Currently there are only 11 aircraft that are flying or in production. The first prototype which you've likely seen many videos and information about which has flown with an electric power plant and is now currently flying with a two-stroke Polini 250 motor, the second prototype which is the higher performance (LD) version of the aircraft which is nearing completion. And the third prototype which is currently being used in the development of the builder video series and the development of building manuals and instructions.

Re: EMG-6 and Polini Engine

Good Morning Mr. Carpenter:

Wow!  Very excited about the EMG-6.  Your attention to detail has impressed me in a big way!  Two quick questions if I may.  What caused the electric engine failure in the video??  I too am more than a little concerned about RC electric motor durability.  Yuneec Corp. seems to have a handle on their motors, have you considered them?  I am waiting to see the final configuration for the Zigalo and Aeromarine as well.  I have to admit though that your airframe looks rock solid relative to the Zigalo.

 I have never trusted two-stroke engines.  So much so that it has prevented me from building and flying ultralights for the last 20 years!  I have great faith in electric  
 motor technology, but it is still evolving.  I have heard a lot of good things about the Polini Thor 250, and you seem to like it as well.  Do you think this engine is a viable
 option?  So many companies have attempted to produce a reliable/durable two-stroke and it just has not happened!  

  I hope you find the time to reply.  I look forward to hearing from you.

David E. 
Massachusetts

David,

The reason for the electric motor failure in the video that I'm assuming you're referring to is related to an over-temperature of the ESC (electric speed controller) in the next video we talk about how we solved that problem, by adding a CPU cooling fan from Best Buy's directly to the ESC controller.
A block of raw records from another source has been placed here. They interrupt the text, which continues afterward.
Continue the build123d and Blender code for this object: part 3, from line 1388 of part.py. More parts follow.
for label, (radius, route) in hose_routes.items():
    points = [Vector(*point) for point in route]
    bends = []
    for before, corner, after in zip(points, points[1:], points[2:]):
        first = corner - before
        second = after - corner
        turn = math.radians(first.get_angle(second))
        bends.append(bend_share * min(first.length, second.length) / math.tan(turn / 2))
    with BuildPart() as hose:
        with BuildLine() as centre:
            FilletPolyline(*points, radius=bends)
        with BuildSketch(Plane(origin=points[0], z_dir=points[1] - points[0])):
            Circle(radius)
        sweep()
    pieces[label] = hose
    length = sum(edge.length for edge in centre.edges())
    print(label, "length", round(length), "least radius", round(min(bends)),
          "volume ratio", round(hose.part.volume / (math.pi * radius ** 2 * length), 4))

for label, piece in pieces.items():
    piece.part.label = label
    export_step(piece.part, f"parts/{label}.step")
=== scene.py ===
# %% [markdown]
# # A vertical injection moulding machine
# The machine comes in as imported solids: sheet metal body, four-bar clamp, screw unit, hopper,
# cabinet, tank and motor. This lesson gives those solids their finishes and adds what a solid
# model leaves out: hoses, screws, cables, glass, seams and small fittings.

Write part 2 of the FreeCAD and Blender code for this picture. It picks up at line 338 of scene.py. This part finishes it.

That solved the problem and we never did have any additional ESC problems after that point.

I don't know if you've been following our blog   http://emg-6.blogspot.com/  or not but we talked a lot about this during that time..


Sunday, January 3, 2016

"The Art of the Wire" Sport Aviation / Experimenter "Technically Speaking" Article December 2015

"Safety Wire" 

Sport Aviation / Experimenter magazine "Technically Speaking" December 2015 Article

Our monthly column in Sport Aviation/Experimenter  Magazine for the month of December was an article on Safety Wire

We discuss the nuances of safety wiring.

If you're not a member of EAA "you should be".

The magazine alone is well worth the annual membership fee.

Link to EAA 

 The Art of the Wire

Although the practice of safety wire itself is not particularly difficult, the chasm between casual practice and precision execution could easily fit a Boeing 747. Even the participants in our repairman workshops with aviation backgrounds often require many hours practice to master the basic do’s and don’ts of safety wire. And practice, practice, practice is the only solution for developing efficiency and that “attention to detail” type of craftsmanship which is essential in an award-winning aircraft. Even if you’re not looking to win the “Lindy” award, details like safety wire tell us a lot about the mindset of the aircraft builder or mechanic. Anecdotally, over the years, we have seen a very strong, positive correlation between safety, aircraft reliability and the builders who put the effort into the details.

More often than not, we see safety wire installations that in practice will probably work, but strictly speaking are done with poor execution. In researching for this article, we found more cases of improper safety wire procedures, than we found examples of safety wire done correctly. By definition, safetying is “Securing by various means any nut, bolt, turnbuckle etc., on the aircraft so that vibration will not cause it to loosen during operation.” This runs contrary to the mindset that the safety wire is used to hold the part from falling off of the aircraft after having come loose. Only proper technique can ensure that the fastener will not come loose during normal operation.

Vacation "Ship Building Contest"

"Vacation"


The ongoing joke around the shop is my abnormal aversion to going on vacation. Everyone who knows me, knows that I would much rather spend my time in the shop building and creating. I also have a tendency to work seven days a week throughout the entire year. And most days are 12 to 14 hours long. This is you might imagine can be rather difficult on a marriage.

As a compromise for putting up with my abnormal lifestyle Carol gets a vacation of her choice anywhere in the world for 2 to 3 weeks once every 12 to 14 months. And the best part for her, is that I pretend as convincingly as possible that I'm having a great time every year. This year's vacation was a cruise from Buenos Aires Argentina around Cape Horn to Santiago Chile. This is the first year that we have done a cruise where there has been days at sea. Normally Carol likes to be in a different port every day. This is probably to keep my ADD at bay by having something for me to do. This year however the cruise involved three days at sea and Carol was unsure whether I would go stir crazy.
Five days before the end of the cruise Carol read in the morning ships newsletter that they would be having an  on-board ship building contest. "Eureka" something for Brian to do. After breakfast we attended the meeting where the cruise director laid out the ground rules. The basics were to build a ship that would carry 6 cans of soda. And on the last day of the cruise the competition would be held in the swimming pool on board the ship.
The judging would be conducted by several crew members including the captain of the ship. The judging would be done based on visual appeal, seaworthiness, and storyline associated with the purpose of your ship and its itinerary. During the rules meeting it looked like we were going have about six different ships enter into the competition made up of six people per team. So we were off and running all we had to work with was materials that we could scrounge on the ship and although it was not explicitly stated we were pretty much working with only supplies that we could round up on the ship. This is because the next three days involved  at sea days where there would be no access to shore for materials. Even if we were going to go ashore to get materials it would be way too late in order to complete our ship. And the last two days would be spent on excursions at sure leaving only a few hours at night to complete the project.